The Human Rights Watch organisation (HRW) says riots in the southern city of Bitola, where hundreds of Albanian homes and shops were set alight earlier this month, were a pogrom deliberately aimed at driving Albanians out of town.

"Skopje will not be like Bitola," says Xhemal. "Here we have the means to defend ourselves." Others in the district agree, though they say they have no guns.

The Albanian rebels of the National Liberation Amry (NLA) yesterday threatened to enter Skopje if there were attacks on Albanians there. A rebel commander called Sokolli claimed the UCK had "two brigades in the outskirts of Skopje". It echoes a claim made a few days ago by another rebel commander.

Opinion is hardening on both sides of the river. "All my life, I have never been a nationalist, but now I have become one," insisted Milo, a young Macedonian. "Nato is holding back our army," he said angrily. "If they allowed us, we could kill all the terrorists in two days." But the Macedonian army was losing on the battlefield months before the controversial Aracinovo ceasefire.

Questions are being asked over how much the Macedonian government did to prevent Monday night's riots. Witnesses say police did little to interfere.

President Boris Trajkovski, in a nationally broadcast radio address, said yesterday that his government's aim was to "eliminate the terrorists from Macedonia". But he pledged that government forces would do so "with as little loss of human life as possible".

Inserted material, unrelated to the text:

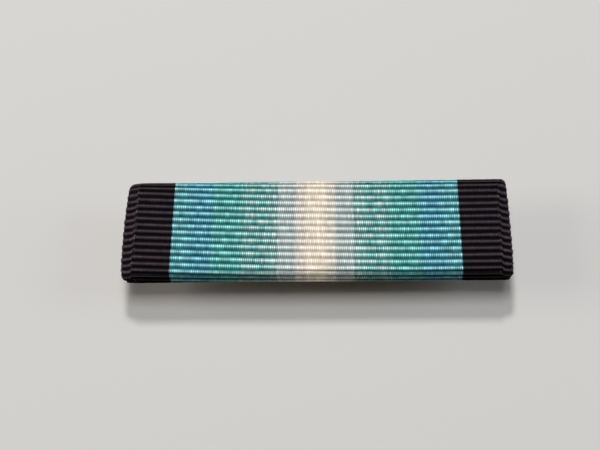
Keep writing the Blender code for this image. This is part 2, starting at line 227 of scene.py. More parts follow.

The government was forced into accepting the Aracinovo ceasefire by Nato and EU diplomats furious it had begun an offensive there behind their backs, even as they were announcing that peace talks were working. But the Macedonian government is still smarting over its climbdown. When the Macedonia crisis first began, Nato and the EU were desperate to shore up the Macedonian government against the rebels. In the Slav-dominated centre of Skopje yesterday, graffiti showed Nato depicted with a swastika. That is a sign of how successfully the rebels have changed the agenda.